Projects

Projects


Event Segmentation

Event Segmentation is the automatic process by which people parse continuous perception into discrete and meaningful events. For example, the event of making coffee could be segmented into its necessary steps: boil water, grind beans, pour water over grounds, pour coffee in a cup. Evidence supports event segmentation as a potentially valuable tool for assessing and treating memory impairments in clinical populations.

Team Lead: Zhijiao Gao

Perceptual Organization

Perceptual Organization enables you to make sense of the world's chaos by grouping elements into cohesive and meaningful shapes and scenes. This project investigates PO in individuals recovering from traumatic brain injury (TBI). PO is critical for higher-order cognition, and disruptions impair object recognition, memory, and executive functioning. We aim to track how PO abilities change across the rehabilitation process and determine whether they can relate to recovery outcomes. Given that individuals with TBI frequently experience diffuse cognitive impairments, understanding the presence and progression of PO deficits in this population is critical.

Team Lead: Alex Ward

Resilience/Executive Functioning

What is the relationship between psychological resilience and executive functioning?

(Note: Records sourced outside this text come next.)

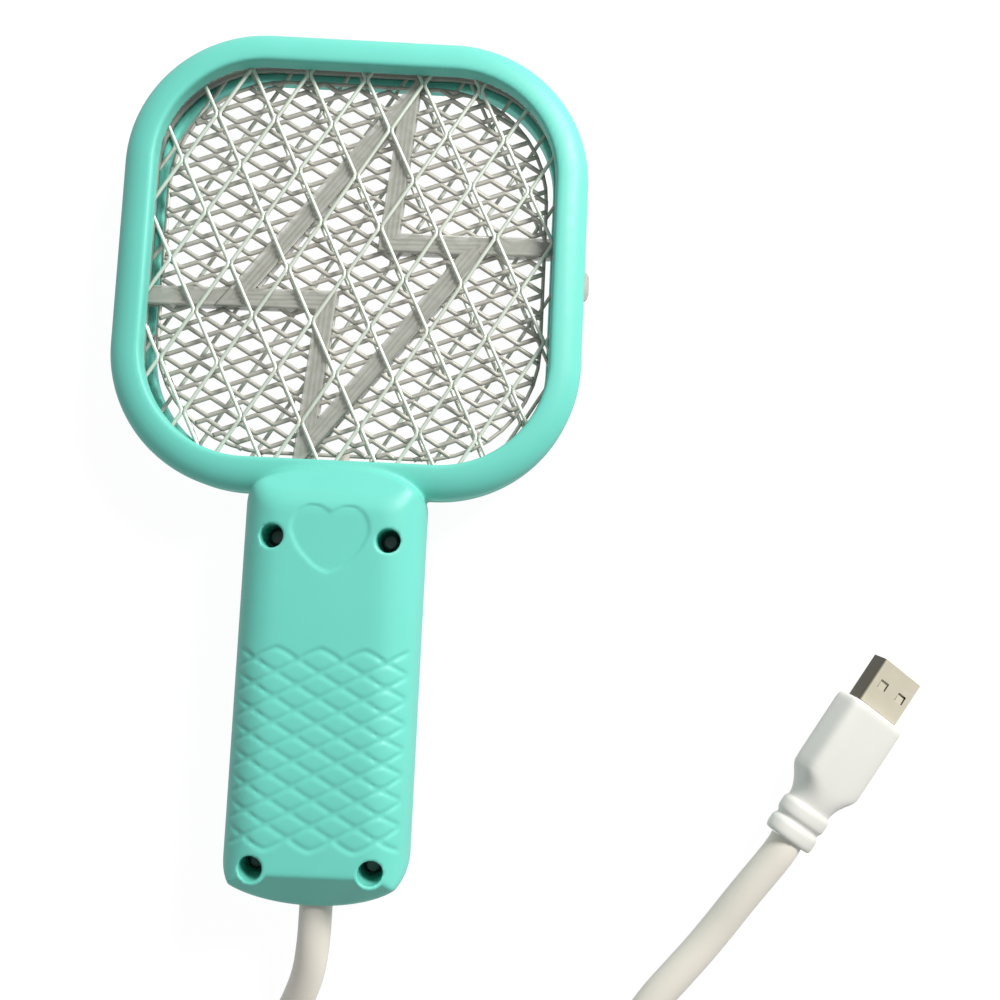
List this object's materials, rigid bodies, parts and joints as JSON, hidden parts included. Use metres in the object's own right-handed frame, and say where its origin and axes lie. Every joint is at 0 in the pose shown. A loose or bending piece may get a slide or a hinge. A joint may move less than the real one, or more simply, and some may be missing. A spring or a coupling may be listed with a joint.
{
  "type": "electric fly swatter",
  "caption": "Mint green electric fly swatter: square rounded head with layered wire meshes, short ribbed-grip handle and a captive charging cord tied in a coil.",
  "frame": {"origin": "bottom centre of the swatter's bounding box, cord left out", "axes": "+Y from the handle to the head, +Z out of the back (screw) side, X across the head; the swatter lies on its front face"},
  "size_m": [0.1817, 0.3109, 0.025],
  "materials": {
    "mint_plastic": "satin mint green moulded plastic",
    "mint_inner_plastic": "plain mint green plastic",
    "guard_metal": "expanded metal, pale",
    "mesh_metal": "expanded metal, grey",
    "clear_plastic": "clear, slightly milky",
    "screw_steel": "plain zinc",
    "plug_shell_metal": "bright nickel",
    "white_plastic": "satin white",
    "plug_plastic": "moulded white PVC",
    "cord_jacket": "soft white PVC",
    "black_plastic": "plain",
    "red_plastic": "plain",
    "board_laminate": "green solder resist",
    "cell_wrap": "shrink wrap",
    "ferrite": "dark ferrite",
    "winding_tape": "yellow polyester tape",
    "capacitor_epoxy": "dipped epoxy",
    "resistor_paint": "beige lacquer"
  },
  "bodies": {
    "swatter": {"rear_cover": "mint_plastic", "front_cover": "mint_plastic", "case_screw_1": "screw_steel", "case_screw_2": "screw_steel", "case_screw_3": "screw_steel", "case_screw_4": "screw_steel", "rear_guard_mesh": "guard_metal", "front_guard_mesh": "guard_metal", "high_voltage_mesh": "mesh_metal", "rear_spacer": "clear_plastic", "front_spacer": "clear_plastic", "tact_switch_body": "black_plastic", "power_switch_body": "screw_steel", "indicator_led": "red_plastic", "indicator_lens": "clear_plastic", "circuit_board": "board_laminate", "battery_cell": "cell_wrap", "transformer_core": "ferrite", "transformer_winding": "winding_tape", "high_voltage_capacitor": "capacitor_epoxy", "multiplier_diode_1": "black_plastic", "multiplier_diode_2": "black_plastic", "multiplier_diode_3": "black_plastic", "bleed_resistor": "resistor_paint", "drive_transistor": "black_plastic", "charging_chip": "black_plastic", "rear_guard_lead": "black_plastic", "front_guard_lead": "black_plastic", "high_voltage_lead": "red_plastic", "battery_lead_positive": "red_plastic", "battery_lead_negative": "black_plastic", "charge_wire_positive": "red_plastic", "charge_wire_negative": "black_plastic", "cord_grommet": "black_plastic", "cord_clamp": "mint_inner_plastic", "cord_lead": "cord_jacket", "cord_coil": "cord_jacket", "cord_tail": "cord_jacket", "cord_tie": "black_plastic", "usb_overmould": "plug_plastic", "usb_shell": "plug_shell_metal", "usb_tongue": "plug_plastic"},
    "button": {"push_button": "white_plastic"},
    "tact_plunger": {"tact_switch_plunger": "white_plastic"},
    "power_knob": {"power_switch_knob": "black_plastic"}
  },
  "joints": [
    {"name": "button_press", "type": "slide", "parent": "swatter", "child": "button", "axis": [0, 0, 1], "range_m": [0, 0.0008], "stiffness_N_per_m": 900, "springref_m": -0.0004},
    {"name": "tact_press", "type": "slide", "parent": "swatter", "child": "tact_plunger", "axis": [0, 0, 1], "range_m": [0, 0.0005]},
    {"name": "power_switch_slide", "type": "slide", "parent": "swatter", "child": "power_knob", "axis": [0, 1, 0], "range_m": [0, 0.003]}
  ],
  "couplings": [
    {"joint": "tact_press", "follows": "button_press", "ratio": 0.5}
  ]
}
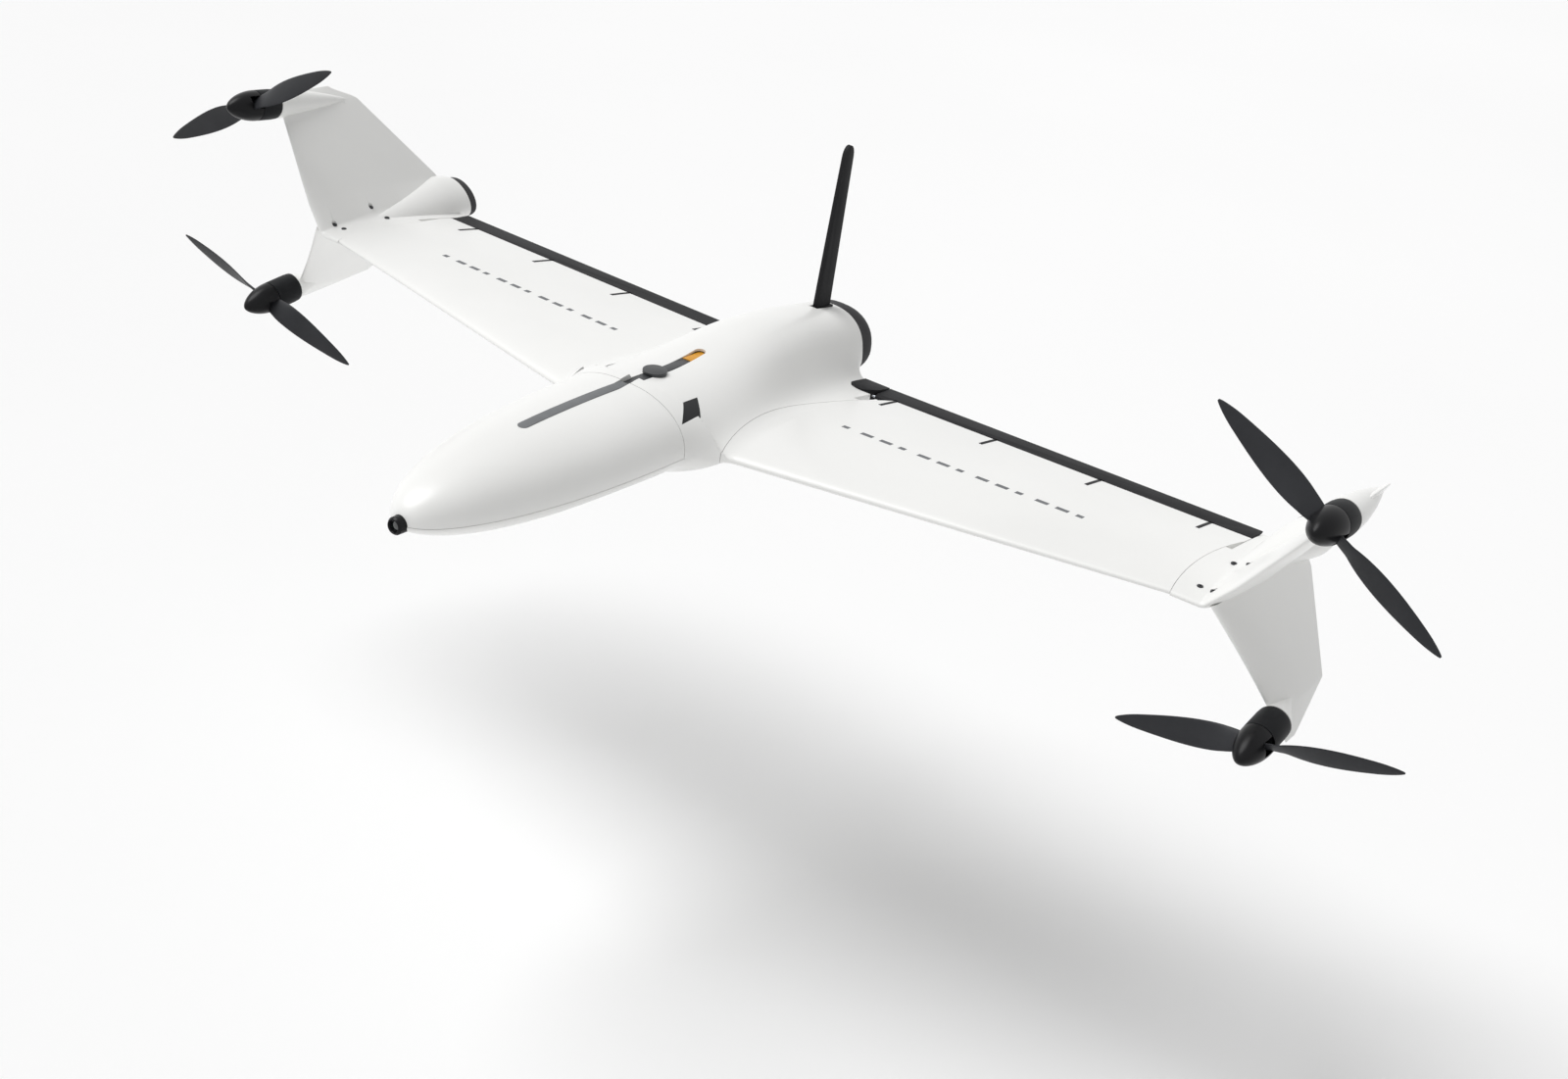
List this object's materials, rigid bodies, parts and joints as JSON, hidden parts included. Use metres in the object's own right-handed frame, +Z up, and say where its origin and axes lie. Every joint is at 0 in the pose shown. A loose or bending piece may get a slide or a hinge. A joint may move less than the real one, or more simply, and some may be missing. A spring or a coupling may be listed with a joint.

Are they the same? How do they differ? We are interested in understanding how those in stressful situations (e.g. caregivers of patients with Acquired Brain Injury) adapt to adverse circumstances, how their resilience levels change over time, and how that relates to individual levels of executive function. We are also interested in how stress might be a mediating factor.

Team Lead: Christie Cantor

Route Learning and Memory

The relationship between hippocampal functioning and spatial navigation is well documented. Seminal studies have documented hippocampal volume changes following extensive spatial navigation training in London taxi drivers—findings that span decades of research (Siegel & White,1975; Skok, 1999, 2004, 2010; Griesbaur et al., 2021). Our previous pilot study developed a virtual route learning paradigm to differentiate route learning between an explicit and motor-assisted group. Overall, we are interested in learning about the various mechanisms by which people acquire and consolidate spatial information, and creating a task that reliably engages hippocampal activation.